■ Description of the task
Exactly repeat the full listing that follows.

■ Given data

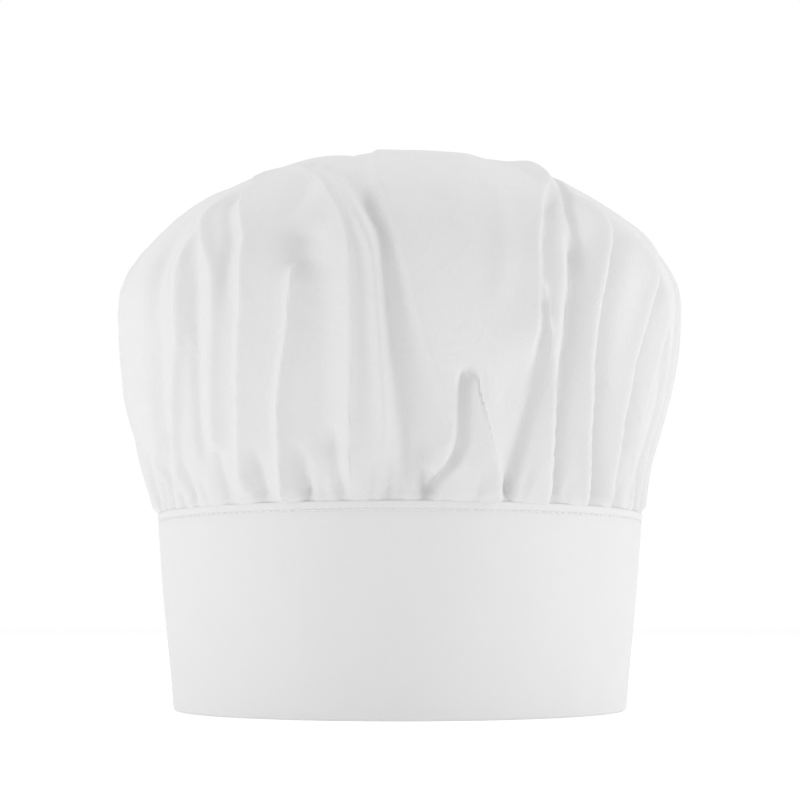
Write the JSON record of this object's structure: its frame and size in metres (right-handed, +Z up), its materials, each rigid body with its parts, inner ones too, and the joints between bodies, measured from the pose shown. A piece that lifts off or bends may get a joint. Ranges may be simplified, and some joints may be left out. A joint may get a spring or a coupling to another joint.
{
  "type": "chef toque",
  "caption": "Puffed white cloth chef's hat: a gathered mushroom crown sewn into a tall stiffened band that closes at the back with a hook-and-loop tab.",
  "frame": {"origin": "centre of the band's lower rim, on the surface that the hat stands on", "axes": "+Z up through the crown, -Y towards the front, +Y towards the closure at the back, +X towards the wearer's left"},
  "size_m": [0.23, 0.23, 0.224],
  "materials": {
    "crown_cloth": "plain-woven white cotton blend, slightly creased",
    "band_cloth": "plain-woven white cotton blend, pressed flat",
    "interlining": "stiff non-woven, matte",
    "sweatband": "short-pile towelling",
    "hook_tape": "woven tape with fine hooks",
    "loop_tape": "napped loops",
    "label": "satin ribbon",
    "thread": "spun polyester thread"
  },
  "bodies": {
    "band": {"crown": "crown_cloth", "band_cloth": "band_cloth", "band_interlining": "interlining", "band_topstitching": "thread", "hook_tape_upper": "hook_tape", "hook_tape_lower": "hook_tape", "hook_stitching_upper": "thread", "hook_stitching_lower": "thread", "slit_facing": "crown_cloth", "slit_bartack": "thread", "sweatband": "sweatband", "sweatband_stitching": "thread", "tab_root": "band_cloth", "tab_root_stitching": "thread", "label_stitching": "thread"},
    "tab": {"tab_cloth": "band_cloth", "tab_interlining": "interlining", "loop_tape_upper": "loop_tape", "loop_tape_lower": "loop_tape", "loop_stitching_upper": "thread", "loop_stitching_lower": "thread", "tab_edge_stitching": "thread"},
    "label": {"care_label": "label"}
  },
  "joints": [
    {"name": "tab_hinge", "type": "hinge", "parent": "band", "child": "tab", "pos_m": [-0.00245, 0.09357, 0], "axis": [-0.0025, 0.0957, 0.9954], "range_deg": [0, 110]},
    {"name": "label_hinge", "type": "hinge", "parent": "band", "child": "label", "pos_m": [-0.0439, 0.08256, 0.07], "axis": [-0.8829, -0.4695, 0], "range_deg": [0, 100]}
  ]
}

■ Task response
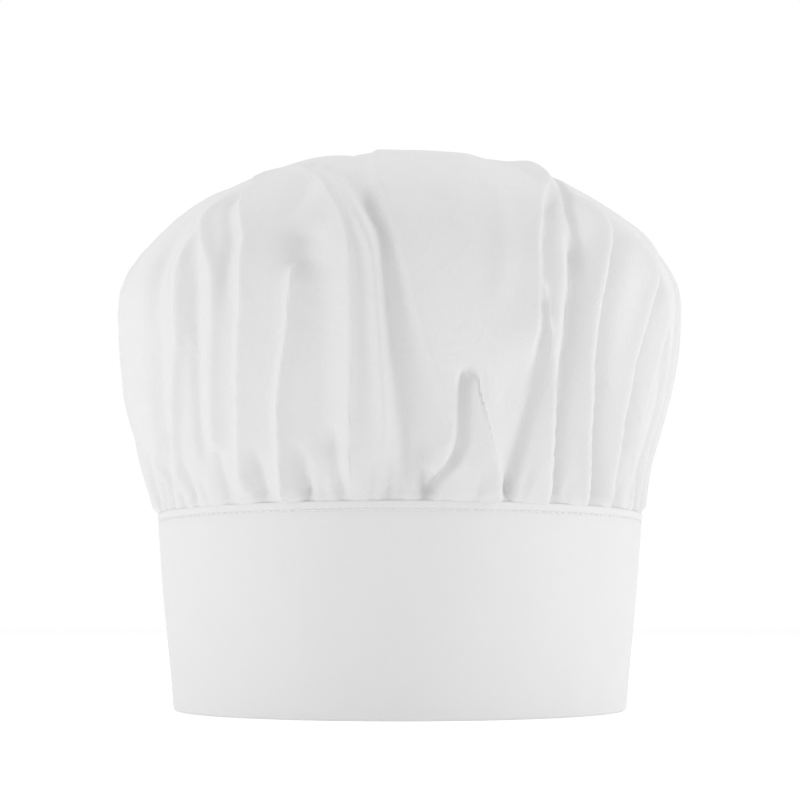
Write the JSON record of this object's structure: its frame and size in metres (right-handed, +Z up), its materials, each rigid body with its parts, inner ones too, and the joints between bodies, measured from the pose shown. A piece that lifts off or bends may get a joint. Ranges may be simplified, and some joints may be left out. A joint may get a spring or a coupling to another joint.
{
  "type": "chef toque",
  "caption": "Puffed white cloth chef's hat: a gathered mushroom crown sewn into a tall stiffened band that closes at the back with a hook-and-loop tab.",
  "frame": {"origin": "centre of the band's lower rim, on the surface that the hat stands on", "axes": "+Z up through the crown, -Y towards the front, +Y towards the closure at the back, +X towards the wearer's left"},
  "size_m": [0.23, 0.23, 0.224],
  "materials": {
    "crown_cloth": "plain-woven white cotton blend, slightly creased",
    "band_cloth": "plain-woven white cotton blend, pressed flat",
    "interlining": "stiff non-woven, matte",
    "sweatband": "short-pile towelling",
    "hook_tape": "woven tape with fine hooks",
    "loop_tape": "napped loops",
    "label": "satin ribbon",
    "thread": "spun polyester thread"
  },
  "bodies": {
    "band": {"crown": "crown_cloth", "band_cloth": "band_cloth", "band_interlining": "interlining", "band_topstitching": "thread", "hook_tape_upper": "hook_tape", "hook_tape_lower": "hook_tape", "hook_stitching_upper": "thread", "hook_stitching_lower": "thread", "slit_facing": "crown_cloth", "slit_bartack": "thread", "sweatband": "sweatband", "sweatband_stitching": "thread", "tab_root": "band_cloth", "tab_root_stitching": "thread", "label_stitching": "thread"},
    "tab": {"tab_cloth": "band_cloth", "tab_interlining": "interlining", "loop_tape_upper": "loop_tape", "loop_tape_lower": "loop_tape", "loop_stitching_upper": "thread", "loop_stitching_lower": "thread", "tab_edge_stitching": "thread"},
    "label": {"care_label": "label"}
  },
  "joints": [
    {"name": "tab_hinge", "type": "hinge", "parent": "band", "child": "tab", "pos_m": [-0.00245, 0.09357, 0], "axis": [-0.0025, 0.0957, 0.9954], "range_deg": [0, 110]},
    {"name": "label_hinge", "type": "hinge", "parent": "band", "child": "label", "pos_m": [-0.0439, 0.08256, 0.07], "axis": [-0.8829, -0.4695, 0], "range_deg": [0, 100]}
  ]
}